Lee came to town this week to show an early version of his film and talk about the world-straddling experience of minority students at elite private schools.

The newest version of his film is much more personal. It bores into his fractured home life - the garment-worker mother who had trouble expressing her love, the garbage-collector father who left when Lee was 9, the sister who felt that Lee abandoned the family for his new school and friends.

He expanded his work on the advice of a fellow GFS alum, Nathaniel Kahn, whose 2003 film, My Architect, portrayed his own efforts to understand his world-famous father, Louis Kahn.

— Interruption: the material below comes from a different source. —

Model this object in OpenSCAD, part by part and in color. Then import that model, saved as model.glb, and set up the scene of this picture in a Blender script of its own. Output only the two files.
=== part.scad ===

"He told me, 'You provide these heavy scenes with your family, and then you don't tell us how you think,' " Lee said. His film does now.

From his porch across from the Simons Recreation Center, Lee reminisced about his neighborhood. As he spoke Tuesday morning, an old friend stepped out of a truck and yelled.

"Yo, Hollywood!"

Lee laughed at the tall, athletic man now walking up the steps.

"He used to beat me up," Lee said, in a stage whisper.

"No, no, no!" replied the man, Mike Brooks, extending his hand.

They talked about the old days, Brooks recalling how they used to play hide-and-seek and Monopoly, and how Lee used to roll the dice as if he were shaking a can of spray paint. Lee said he hadn't thought of those games in years.

I asked Brooks what Lee had been like as a kid. Not too athletic, he said, "but he wasn't no cold-blooded nerd, hanging out with a pocket protector on his shirt."

Lee shook his head, laughing.

They joked around some more. Then Brooks jogged away.

Lee was quiet for a moment. "When I went to GFS, it was over for me here," he said. "That's what this movie's been about. Coming back home to a place I ripped myself out of. Losing the shame of where you came from. Making peace with it."